Among these lines, how many include "from"? Answer only with the number.

→ **Exercise materials**:
start

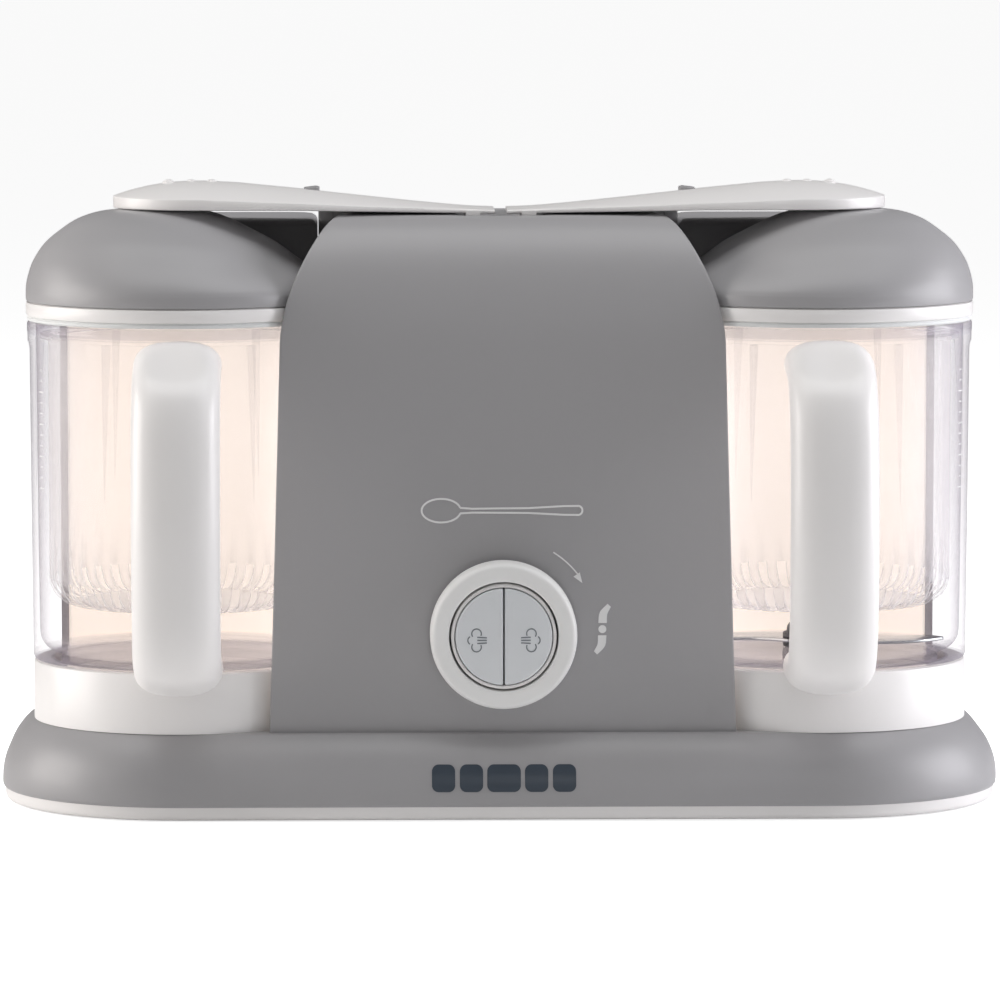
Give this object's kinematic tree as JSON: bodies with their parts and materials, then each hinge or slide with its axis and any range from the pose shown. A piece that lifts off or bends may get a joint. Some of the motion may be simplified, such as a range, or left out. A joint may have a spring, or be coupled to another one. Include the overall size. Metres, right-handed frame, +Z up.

end
start

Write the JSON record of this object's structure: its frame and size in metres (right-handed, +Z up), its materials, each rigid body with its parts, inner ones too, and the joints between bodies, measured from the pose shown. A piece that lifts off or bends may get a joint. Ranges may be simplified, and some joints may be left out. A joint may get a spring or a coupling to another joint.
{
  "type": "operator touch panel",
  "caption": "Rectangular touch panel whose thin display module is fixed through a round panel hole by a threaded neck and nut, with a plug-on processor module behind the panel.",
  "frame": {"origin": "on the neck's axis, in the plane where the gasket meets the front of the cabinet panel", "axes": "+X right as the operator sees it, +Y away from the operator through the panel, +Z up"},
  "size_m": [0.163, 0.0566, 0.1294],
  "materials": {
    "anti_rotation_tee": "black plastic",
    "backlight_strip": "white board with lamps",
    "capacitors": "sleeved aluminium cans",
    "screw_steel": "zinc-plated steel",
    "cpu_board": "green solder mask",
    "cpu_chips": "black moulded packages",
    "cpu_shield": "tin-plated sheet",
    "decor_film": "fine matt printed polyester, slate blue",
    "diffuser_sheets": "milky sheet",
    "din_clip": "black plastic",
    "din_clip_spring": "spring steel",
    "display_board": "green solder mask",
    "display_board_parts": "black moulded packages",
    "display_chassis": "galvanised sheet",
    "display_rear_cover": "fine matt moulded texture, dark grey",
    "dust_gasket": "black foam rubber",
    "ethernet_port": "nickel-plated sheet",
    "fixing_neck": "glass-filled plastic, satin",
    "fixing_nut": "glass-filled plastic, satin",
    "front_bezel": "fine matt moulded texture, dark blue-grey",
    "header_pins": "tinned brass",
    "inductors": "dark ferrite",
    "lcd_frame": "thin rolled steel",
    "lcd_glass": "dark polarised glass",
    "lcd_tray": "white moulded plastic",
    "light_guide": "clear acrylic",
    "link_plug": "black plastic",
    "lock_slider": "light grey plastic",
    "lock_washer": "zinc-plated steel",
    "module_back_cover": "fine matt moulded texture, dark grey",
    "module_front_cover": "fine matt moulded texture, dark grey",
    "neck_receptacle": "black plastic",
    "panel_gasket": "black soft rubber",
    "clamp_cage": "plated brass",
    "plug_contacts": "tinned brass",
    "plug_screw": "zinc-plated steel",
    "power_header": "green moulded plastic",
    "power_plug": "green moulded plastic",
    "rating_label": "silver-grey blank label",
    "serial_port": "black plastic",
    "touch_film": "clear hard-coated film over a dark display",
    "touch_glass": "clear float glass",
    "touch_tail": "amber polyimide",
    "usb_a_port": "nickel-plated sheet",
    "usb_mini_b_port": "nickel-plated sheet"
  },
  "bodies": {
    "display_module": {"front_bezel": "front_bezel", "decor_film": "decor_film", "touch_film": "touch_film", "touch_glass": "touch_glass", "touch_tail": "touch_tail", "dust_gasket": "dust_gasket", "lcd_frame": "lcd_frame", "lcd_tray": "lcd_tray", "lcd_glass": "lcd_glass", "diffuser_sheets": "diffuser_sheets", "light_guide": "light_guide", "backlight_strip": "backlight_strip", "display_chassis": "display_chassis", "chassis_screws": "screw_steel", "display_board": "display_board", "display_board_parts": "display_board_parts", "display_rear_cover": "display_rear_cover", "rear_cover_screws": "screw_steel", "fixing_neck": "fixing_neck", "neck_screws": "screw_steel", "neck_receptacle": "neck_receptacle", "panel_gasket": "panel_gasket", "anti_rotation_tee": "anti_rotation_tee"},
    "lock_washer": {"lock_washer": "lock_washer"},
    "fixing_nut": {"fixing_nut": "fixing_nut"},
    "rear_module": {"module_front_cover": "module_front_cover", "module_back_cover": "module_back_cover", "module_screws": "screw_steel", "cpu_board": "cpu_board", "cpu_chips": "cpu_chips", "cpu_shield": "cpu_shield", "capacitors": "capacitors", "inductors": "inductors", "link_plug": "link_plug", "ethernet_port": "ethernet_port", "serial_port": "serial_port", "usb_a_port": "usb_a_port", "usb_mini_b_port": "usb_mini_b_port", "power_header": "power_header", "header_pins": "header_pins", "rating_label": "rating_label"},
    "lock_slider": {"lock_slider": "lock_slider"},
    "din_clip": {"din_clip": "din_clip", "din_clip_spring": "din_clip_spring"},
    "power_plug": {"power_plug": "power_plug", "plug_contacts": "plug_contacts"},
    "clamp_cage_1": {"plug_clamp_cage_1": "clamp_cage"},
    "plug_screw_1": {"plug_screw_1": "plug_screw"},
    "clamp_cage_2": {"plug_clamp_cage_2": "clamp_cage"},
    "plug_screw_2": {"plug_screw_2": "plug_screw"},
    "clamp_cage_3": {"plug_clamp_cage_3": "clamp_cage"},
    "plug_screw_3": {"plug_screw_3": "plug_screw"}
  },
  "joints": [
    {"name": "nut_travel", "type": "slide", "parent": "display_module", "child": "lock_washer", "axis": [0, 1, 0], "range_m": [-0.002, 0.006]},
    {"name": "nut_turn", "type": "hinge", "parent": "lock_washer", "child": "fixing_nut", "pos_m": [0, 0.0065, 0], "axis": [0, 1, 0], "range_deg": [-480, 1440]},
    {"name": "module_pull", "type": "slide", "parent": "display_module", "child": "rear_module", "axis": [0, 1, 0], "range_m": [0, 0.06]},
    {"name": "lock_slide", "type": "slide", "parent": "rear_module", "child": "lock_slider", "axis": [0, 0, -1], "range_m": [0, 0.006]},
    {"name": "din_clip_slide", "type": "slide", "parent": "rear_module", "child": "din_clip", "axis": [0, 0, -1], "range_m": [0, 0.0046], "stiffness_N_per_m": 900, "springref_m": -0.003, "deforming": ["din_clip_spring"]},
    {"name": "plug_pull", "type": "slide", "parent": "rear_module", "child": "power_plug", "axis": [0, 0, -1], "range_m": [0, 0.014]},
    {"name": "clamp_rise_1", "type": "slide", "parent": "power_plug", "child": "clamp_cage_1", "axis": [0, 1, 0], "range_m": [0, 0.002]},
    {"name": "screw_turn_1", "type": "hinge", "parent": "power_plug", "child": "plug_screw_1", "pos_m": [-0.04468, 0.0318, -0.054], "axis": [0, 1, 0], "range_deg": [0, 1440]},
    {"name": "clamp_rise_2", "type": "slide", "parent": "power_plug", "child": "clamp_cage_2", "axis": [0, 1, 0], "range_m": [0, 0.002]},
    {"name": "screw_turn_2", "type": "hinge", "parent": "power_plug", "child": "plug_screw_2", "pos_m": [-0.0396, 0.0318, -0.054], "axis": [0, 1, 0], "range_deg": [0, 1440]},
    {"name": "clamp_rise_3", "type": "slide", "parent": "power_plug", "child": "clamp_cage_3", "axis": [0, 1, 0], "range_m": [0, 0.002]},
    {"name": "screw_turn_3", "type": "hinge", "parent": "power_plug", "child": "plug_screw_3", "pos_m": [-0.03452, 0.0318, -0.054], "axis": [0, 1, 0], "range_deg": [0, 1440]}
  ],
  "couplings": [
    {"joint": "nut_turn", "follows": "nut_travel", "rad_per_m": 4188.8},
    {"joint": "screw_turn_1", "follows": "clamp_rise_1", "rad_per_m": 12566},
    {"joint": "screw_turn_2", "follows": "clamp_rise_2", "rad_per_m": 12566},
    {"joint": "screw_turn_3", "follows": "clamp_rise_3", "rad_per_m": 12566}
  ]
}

end
start

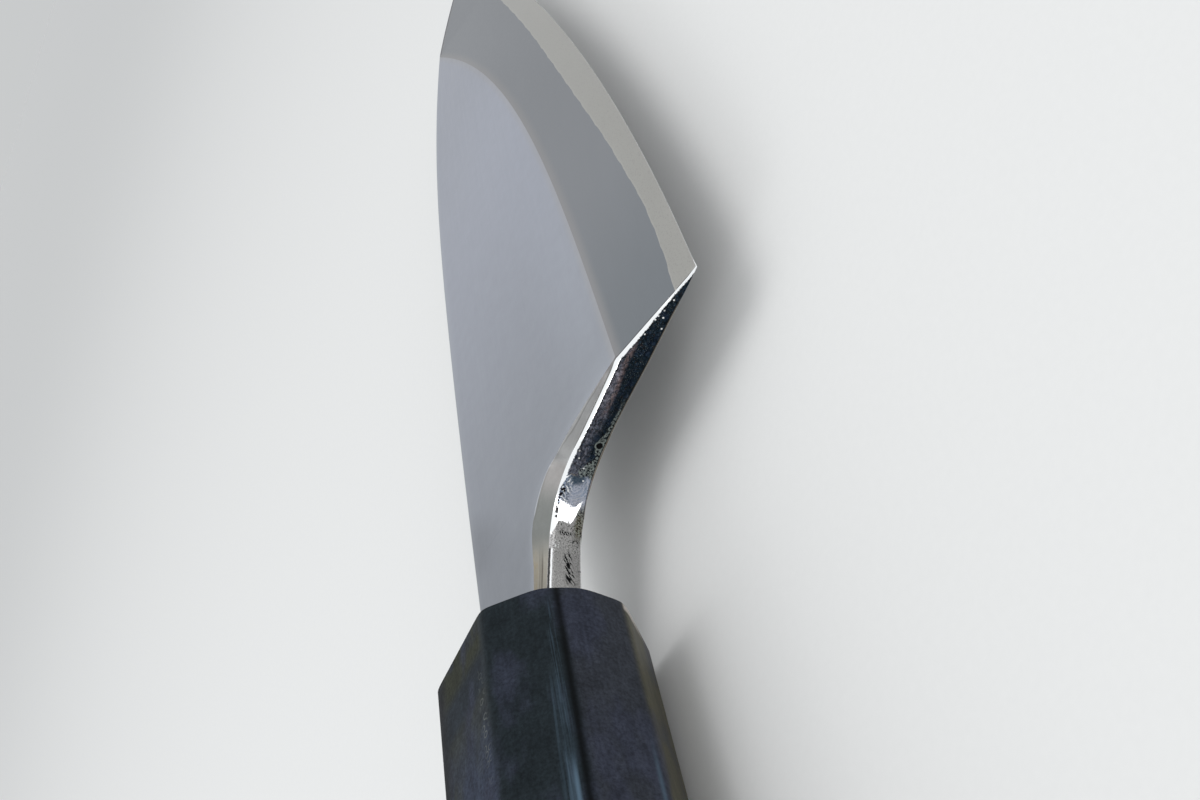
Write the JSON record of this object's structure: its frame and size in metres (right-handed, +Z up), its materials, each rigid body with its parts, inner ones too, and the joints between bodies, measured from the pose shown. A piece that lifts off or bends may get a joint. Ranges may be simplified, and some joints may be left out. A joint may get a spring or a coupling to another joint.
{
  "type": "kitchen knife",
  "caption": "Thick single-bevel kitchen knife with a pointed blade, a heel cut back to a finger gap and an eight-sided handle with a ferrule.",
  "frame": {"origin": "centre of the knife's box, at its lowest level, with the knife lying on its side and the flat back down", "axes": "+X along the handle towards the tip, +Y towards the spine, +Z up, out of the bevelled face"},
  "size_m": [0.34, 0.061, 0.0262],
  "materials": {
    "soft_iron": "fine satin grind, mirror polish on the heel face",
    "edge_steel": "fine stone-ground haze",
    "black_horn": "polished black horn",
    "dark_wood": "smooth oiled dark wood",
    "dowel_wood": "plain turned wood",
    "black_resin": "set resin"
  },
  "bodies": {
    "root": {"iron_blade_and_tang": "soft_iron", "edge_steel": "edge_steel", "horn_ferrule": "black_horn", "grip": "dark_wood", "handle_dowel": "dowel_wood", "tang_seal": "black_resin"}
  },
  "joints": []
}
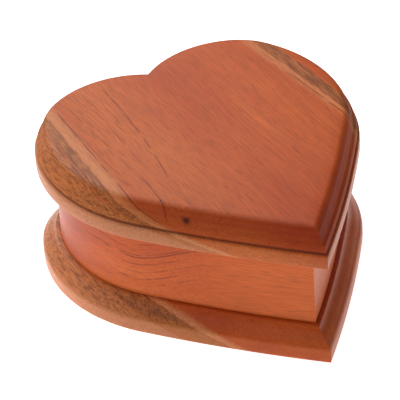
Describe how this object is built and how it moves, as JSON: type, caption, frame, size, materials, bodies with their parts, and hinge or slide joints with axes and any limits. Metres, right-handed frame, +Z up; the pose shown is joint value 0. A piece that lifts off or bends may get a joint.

end

→ **Answer to the problem**:
4